No rancho da periferia, onde “ventava como na rua”, o Chiru ainda tinha reminiscências: “E as bombachas que ambicionava, de guri, para quando fosse um campeiro de verdade?”(Id.,110) Seu triste consolo era que, assim como ele, miles de outros guascas não paravam nas estâncias e também se perdiam nas cidades, e a mágoa ressentida se resumia em pensar: “A ser gaúcho assim, sem ser gaúcho, sem aperos de dar inveja e sem pingo de estouro, preferia a vidinha de changueiro, boteco e canha da beira do povo.” (Id., 111) E havia ainda a Alzira, a chinoca que trouxera de seus tempos de mascate pelos campos, e o pequeno Joãozinho para criar. Daí Lopes, o bolicheiro aliciador de votos para os políticos do governo. Neste mundo sem possibilidades, o último ato de rebeldia do Chiru, o gaúcho que não aconteceu, foi festejar com o médico benemérito dos pobres a vitória nas eleições contra a candidatura oficial: “Dês do primeiro orador até o último, Chiru vibrou, comoveu-se, indignou-se”.(Id., 134) Mais tarde, perdoado pela “traição” comete nova trapalhada e é punido com a perda de seus bens, não tendo a quem recorrer; nas obras da estrada de ferro onde buscava serviço, um reaparecido Clarimundo, sempre capataz, demite-o por informações vindas do “povo”. Resta, ao final, um apito de trem que lembra “um apelo campeiro gritando de um fundo remoto.” (Id., 153)

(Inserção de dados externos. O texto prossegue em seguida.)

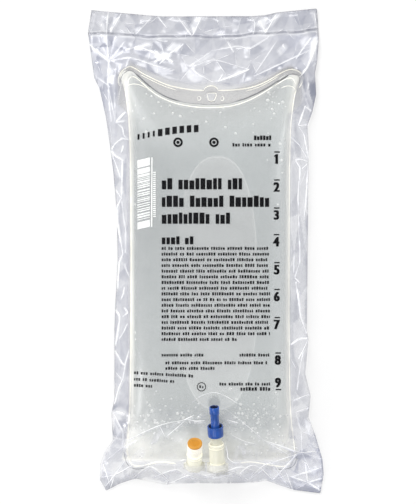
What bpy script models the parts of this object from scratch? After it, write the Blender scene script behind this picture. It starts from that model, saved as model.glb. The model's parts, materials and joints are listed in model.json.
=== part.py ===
"""Flexible intravenous solution bag, sealed in its crumpled clear overwrap and lying on its back.

Frame: +X to the right and +Y towards the hanger end, seen from above; +Z up out of the printed
front. The floor is z = 0 and the origin is under the middle of the pack. Every size below is in
millimetres, and MM turns it into metres where a mesh or a place is made.
"""
import math
import random

import bmesh
import bpy
import numpy as np
from mathutils import Vector, geometry
from mathutils.bvhtree import BVHTree

MM = 0.001

# Fits shared by all pieces
CLEARANCE = 0.3            # gap between pieces that touch
SIDES = 24                 # facets round a turned piece
CUT_SLACK = 0.002          # how far the volume left by a cut may be off, as a share

# Overwrap: lay-flat tube of film, sealed across both ends
FILM = 0.15                # film thickness
SEAL_GAP = 0.2             # room left between the two leaves at a fold or a seal
SIDE_FOLD = 1.0            # width of the pressed crease along each side
END_SEAL = 2.2             # width of the seal along the bottom edge
TOP_SLACK = 63.7           # from the bag's top edge up to the overwrap's top edge
HEADER = 18.5              # flat header above the top seal
BOTTOM_SLACK = 22.0        # from the folded port tail down to the overwrap's lowest corner
RIM_HEIGHT = 5.0           # the side creases lie this far above the floor
RIM_SAG = 3.6              # and drop by this much at the corners
TAIL_RIM = 7.0             # the bottom edge is lifted this far under the folded ports
VENT_RADIUS = 0.9          # pin vent through the back leaf
VENT_SIDES = 6

# How far each side edge stands out from the flat bag: share of the length, distance
LEFT_MARGIN = [(0.006, 7.8), (0.028, 12.5), (0.06, 12.5), (0.087, 8.6), (0.111, 2.4), (0.165, 3.6),
               (0.195, 1.2), (0.337, 1.2), (0.399, 0.4), (0.479, -1.3), (0.574, -0.7), (0.659, 1.9),
               (0.717, 4.7), (0.77, 7.5), (0.805, 10.2), (0.835, 12.8), (0.857, 16.9), (0.95, 21.9),
               (0.997, 19.1)]
RIGHT_MARGIN = [(0.0, 12.4), (0.04, 14.9), (0.069, 14.0), (0.122, 8.2), (0.158, 3.0), (0.201, 4.7),
                (0.247, 0.5), (0.319, 3.0), (0.337, 1.8), (0.523, 2.5), (0.717, 3.2), (0.758, 2.2),
                (0.787, 6.1), (0.823, 9.0), (0.866, 8.1), (0.894, 10.0), (0.938, 11.2), (1.0, 9.6)]
# How far the end edges fall short of the corners: share of the width, distance
TOP_DIP = [(0.0, 1.2), (0.166, 4.0), (0.317, 6.2), (0.708, 6.0), (0.771, 5.2), (0.828, 2.9), (1.0, 0.0)]
FOOT_RISE = [(0.0, 2.3), (0.084, 8.0), (0.158, 11.5), (0.24, 8.5), (0.281, 6.9), (0.34, 7.6),
             (0.417, 8.2), (0.532, 8.0), (0.681, 8.4), (0.751, 9.8), (0.802, 6.5), (0.877, 2.6),
             (1.0, 0.0)]

# The strongest creases meet at these points: from the bag's middle line, from the bag's top edge
TOP_CREASES = [(-79.0, 22.1, 3.0), (-79.0, 4.9, 2.4), (-38.4, 27.5, 3.0), (-14.3, 22.8, 2.4),
               (1.5, 23.0, 3.6), (29.7, 16.1, 3.0), (6.0, 11.4, 1.8), (26.3, 33.2, 2.4),
               (-60.1, 36.0, 2.4), (-14.3, 35.5, 1.8), (56.0, 41.2, 1.8), (76.0, 23.8, 2.4),
               (78.5, 18.7, 1.8), (50.0, 24.0, 3.0), (-56.0, 20.0, 1.8)]
# The same at the port end: from the bag's middle line, from the fold of the port tail
FOOT_CREASES = [(-18.8, 36.2, 1.2), (-41.2, 30.5, 1.5), (-34.6, 21.6, 1.2), (-64.2, 14.9, 1.8),
                (13.8, 35.3, 1.2), (71.5, 9.4, 2.4), (-58.5, 18.0, 1.2), (45.0, 14.0, 1.8),
                (-45.0, -4.0, 2.4), (38.0, -6.0, 3.0), (60.0, -2.0, 1.8), (-70.0, -6.0, 1.8)]
CRUMPLE_STEP = 7.6         # spacing of the creases' meeting points in the loose ends
SMOOTH_STEP = 14.0         # spacing where the film lies smooth over the bag
BACK_STEP = 18.0           # spacing in the back leaf
CROWN_STEP = 8.0           # spacing in the header
CHOSEN_STEP = 4.0          # the chosen meeting points stay this far apart
FRONT_KEEP_OFF = 3.6       # meeting points stay this far inside the edges
CROWN_KEEP_OFF = 2.4
SCATTER_TRIES = 9000
SCATTER_SEED = 7
TENT_REACH = 5.0           # how far the creases round the folded tail stand beyond it at the sides
TENT_ROWS = [(-2.3, 7), (2.4, 6), (8.0, 5)]   # creases round the folded tail: beyond it, how many
RIM_STEP = 9.0             # spacing along the edges
CRUMPLE_LIFT = 2.0         # how high the loose film crumples
SMOOTH_LIFT = 0.25         # the same over the smooth middle
LOOSE_TOP = 0.78           # above this share of the length the film is loose
LOOSE_FOOT = 0.19          # and below this one
SMOOTH_HALF = 54.0 / 147.0     # half width of the smooth middle, as a share of the lay-flat width
LOOSE_BLEND = 8.0          # over this width the smooth middle turns into loose film
FOOT_SEAL_REACH = 16.0     # the bottom seal's width holds up to here above the lowest corner
BACK_CURL = 13.0           # width of the rise of the back leaf towards the folded edges
BACK_CURL_SHARE = 0.8      # how much of the edge's height that rise takes
BACK_RIPPLE = 0.8          # highest ripple of the back leaf beside the bag
UNDER_BAG_HALF = 46.0      # the back leaf lies flat this far from the bag's middle line
UNDER_BAG_END = 20.0       # and ends to lie flat this far before the chamber's ends
VENT_ROOM = 6.0            # no crease meets this close to the vent
HEADER_RISE = 1.2          # rise of the header towards its free edge
HEADER_WAVE = 0.9
FIRST_HEIGHT = 3.0         # where the front leaf starts before it settles
SETTLE_ROUNDS = 160        # rounds that let the front leaf down onto what is under it
SETTLE_SHARE = 0.5         # how far each of them evens it out
EASE_ROUNDS = 5            # the same after the creases are raised
EASE_SHARE = 0.2
LIFT_ROUNDS = 200          # rounds that only lift what would cut in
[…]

A saga triste do Chiru, que se faz acompanhar pelos destinos de tantos outros – o “professor” Manoel Garcia, o campeiro velho João Antônio, o lavrador Tomás Barbosa, o carreteiro Portilho, siá Casturina – não é resultado de uma opção, de qualquer gesto voluntário: a decadência do indivíduo faz parte do declínio de um modo de vida que tornou-se incompatível com os novos tempos. Os campos sem cercas – como aqueles onde “pastava” o “gado de osso” do piá – deram lugar aos alambramentos, aos potreiros e aos corredores; assim como na Inglaterra do século XVI descrita por Marx, os cercamentos expulsam os homens e os conduzem à força no rumo das cidades, para as periferias que se convertem em cinturões miseráveis. O “gaúcho a pé” de Cyro Martins retratou, antes que os historiadores e cientistas sociais o fizessem, um Rio Grande que não costumava freqüentar a literatura, e que não era exibido como modelo.


Karl Marx uma vez disse que na obra ficcional de Charles Dickens ele apreendera muito mais sobre a realidade do capitalismo inglês que nos tratados científicos contemporâneos; seu grande parceiro Friedrich Engels se referiu de forma semelhante sobre os livros de Honoré de Balzac e sua capacidade de compreensão da burguesia francesa; o grande sociólogo Agustín Cueva, referência obrigatória para qualquer americanista, afirmou que a leitura de cada obra de sociologia, de economia ou de história era seguida pela de três romances! Certamente nem todas as produções literárias têm esta dimensão e este valor. Neste sentido, pode-se afirmar que a obra de Cyro sobre o Rio Grande da campanha, sua trilogia do “gaúcho a pé” e nela este Sem Rumo que se torna septuagenário, cumpriu seu papel de revelar a todos uma realidade que faziam encobrir.


*MARTINS, Cyro. Sem Rumo. Porto Alegre: Editora Movimento, 1997.

** Professor Adjunto do Departamento de História e do PPG em História da UFRGS.




NOTAS:

1. Canções premiadas no principal festival de música gauchesca, a Califórnia da Canção Nativa, de Uruguaiana, são muito eloqüentes: “Esquilador”, “Pago Perdido”,  “Desgarrados”, são alguns exemplos.

2 Não é casual que Julio de Castilhos tenha proposto um “Dia do Gaúcho”, justamente no 20 de setembro! Escritores, historiadores, folcloristas, músicos etc tiveram seu papel na construção de um Rio Grande do Sul com características muito próprias, diferentes das demais províncias.

3. São muito expressivos os versos finais do poema “Eis o Homem”: “Eu sou maior que a história grega! Eu sou gaúcho, e me chega, pr’a ser feliz no universo!”

4 Neste sentido, são fundamentais as pesquisas de Paulo Afonso Zarth, Helen Osório, Luiz Augusto Ebling Farinatti, Tiago Gil, Gabriel Berute, Mariana Flores da Cunha Thompson Flores, Arlene Guimarães Foletto, Graciela Bonassa Garcia, entre alguns.